Technology names?  Both filling gaps, especially obvious in Apple yesterday but just healthy pullbacks for now.

Goldman? Took a bad hit yesterday; broke support cleanly ... looks like a carbon copy of NASDAQ

Freeport? Still fine, just a much needed pullback - below $70 things start to get potentially dicey.

So we have not seen much capitulation if any in our "generals" - only Goldman and in that name, just yesterday..  If this is a just a moderate 5% type of pullback and we're about to reverse back up, these names need not take major hits.  But if we have a much deeper pullback, we'd expect to see some serious damage in this group. 

(6) Last, a quick look overseas - in case you missed it since that 2% tax Brazil put on foreign investors due to Ben Bernanke throwing US dollars around the world in a gleeful spree, [Oct 20, 2009: Ben Bernanke's Money Printing Parade Forces Brazil to Slap Tax on Outside Investors] the Brazilian market has taken some big hits; 4.5% yesterday alone.

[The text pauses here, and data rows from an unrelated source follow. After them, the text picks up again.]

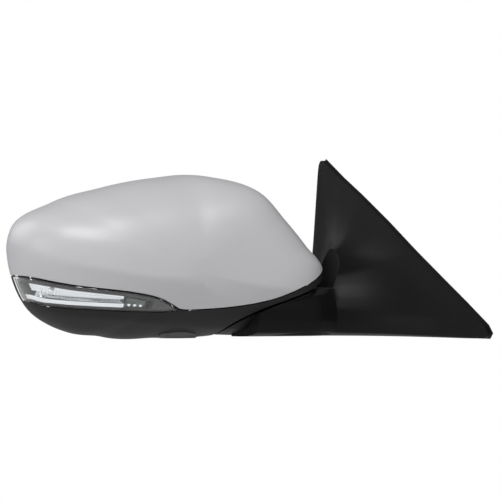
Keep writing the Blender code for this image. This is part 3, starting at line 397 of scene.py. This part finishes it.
def head_point(angle, y, offset):
    """One point of the head's envelope, moved in by an offset."""
    radius = spline_at(knots, angle)
    if y >= WIDEST_Y:
        share = min(1.0, (y - WIDEST_Y) / (RIM_Y - WIDEST_Y))
        radius = radius * (1 - RIM_SHRINK * share) - offset
        x, h = HEAD_CENTRE[0] + radius * math.cos(angle), HEAD_CENTRE[1] + radius * math.sin(angle)
        return (x, y, h)
    power = fullness(angle)
    deep = (WIDEST_Y - y) / (FRONT_DEPTH - offset)
    radius = (radius - offset) * max(0.0, 1 - deep**power) ** (1 / power)
    x, h = HEAD_CENTRE[0] + radius * math.cos(angle), HEAD_CENTRE[1] + radius * math.sin(angle)
    return (x, y + tuck(x, h) * deep, h)


ROUND_STEPS, DEPTH_STEPS = 200, 34


def envelope(name, offset=0.0, back=RIM_Y):
    rings = []
    angles = [-math.pi + 2 * math.pi * i / ROUND_STEPS for i in range(ROUND_STEPS)]
    for y in ([back] if back > RIM_Y else []) + [RIM_Y, 0.5 * (RIM_Y + WIDEST_Y)]:
        rings.append([(x, y, h) for x, _, h in (head_point(a, min(y, RIM_Y), offset) for a in angles)])
    for i in range(DEPTH_STEPS):
        share = math.sin(0.5 * math.pi * i / DEPTH_STEPS) ** 0.75
        y = WIDEST_Y - (FRONT_DEPTH - offset) * share
        rings.append([head_point(a, y, offset) for a in angles])
    front = sum(point[1] for point in rings[-1]) / ROUND_STEPS - 0.1
    return loft(name, rings, HEAD_TO_WORLD, tip=(HEAD_CENTRE[0], front, HEAD_CENTRE[1]))


FOLD_LINE = [(-64, -6), (-62, 6), (-51, 14.5), (-30, 24), (-5, 32.5), (12, 40), (24, 50), (34, 59)]
TURRET_R, FOLD_GAP, DISC_TOP = 41.0, 1.5, 18.0


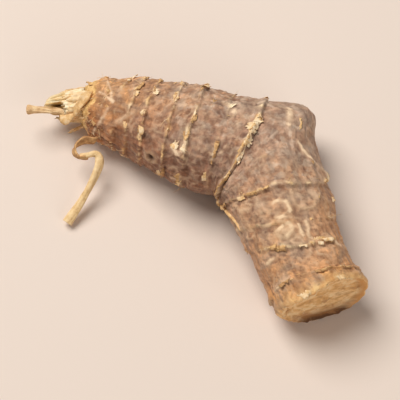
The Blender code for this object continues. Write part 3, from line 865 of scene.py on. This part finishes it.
bark = bark_material()
sawn = sawn_material()
core = core_material()
scale = shaded_material("torn_scale", (0.42, 0.21, 0.085), (0.82, 0.52, 0.23), (1.0, 0.81, 0.55), 0.8)
fibre = shaded_material("fibre", (0.46, 0.24, 0.09), (0.84, 0.57, 0.28), (0.99, 0.85, 0.59), 0.9)
straw = shaded_material("straw", (0.50, 0.29, 0.11), (0.80, 0.55, 0.27), (0.94, 0.72, 0.42), 0.9)
twig = shaded_material("twig", (0.36, 0.19, 0.09), (0.72, 0.45, 0.22), (0.96, 0.72, 0.42), 0.9)
dark_root = shaded_material("dark_root", (0.12, 0.07, 0.045), (0.24, 0.15, 0.10), (0.42, 0.29, 0.19), 0.8)

along_rows, spread_rows, kind_rows = fine_rows()
bark_rows = np.flatnonzero(kind_rows == BARK_KIND)
skin_turns = np.linspace(0, 2 * math.pi, SIDES, endpoint=False)
along_grid, turn_grid = np.meshgrid(along_rows, skin_turns, indexing="ij")
spread_grid = np.broadcast_to(spread_rows[:, None], along_grid.shape)
points, outward, attributes = skin(along_grid, turn_grid, spread_grid)
skin_piece = make_object(
    "rhizome_skin", joined_ends(points), capped_faces(len(along_rows), SIDES), [bark, sawn, core],
    {key: joined_ends(values) for key, values in attributes.items()}, np.repeat(kind_rows[1:], SIDES),
)
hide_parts("rhizome")

to_end = unit(np.gradient(points, axis=0))
round_it = unit(np.roll(points, -1, axis=1) - np.roll(points, 1, axis=1))
normals = unit(np.cross(round_it, to_end))
normals *= np.sign((normals * outward).sum(-1, keepdims=True))


def row_at(distance):
    return bark_rows[np.clip(np.searchsorted(along_rows[bark_rows], distance), 1, len(bark_rows) - 2)]


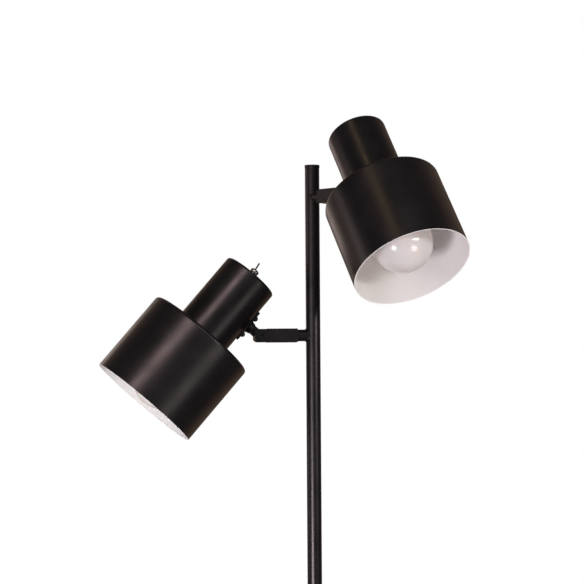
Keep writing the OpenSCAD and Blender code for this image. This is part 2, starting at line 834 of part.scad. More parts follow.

We said Tuesday, India had been looking tired; it sits in a very similar spot to the US markets.

And China has been underperforming for a few months; recall there was a 20%+ correction a few months ago.

But again, all the world has become nothing more than a dollar trade... it is unfortunate this is what has become of things; but with volume dominated by countless machines trading with each other in fractions of a second, the rest of us have become bystanders..  So we have to sit idly by and see if the student body is going to run into the dollar, or out.  Any analysis deeper than that is currently fiction. For you readers old enough, just replace "Marsha, Marsha, Marsha" with "Dolla, Dolla, Dolla."

We'll see what the market does with this morning's GDP figure.  And how it affects the Marsha dollar.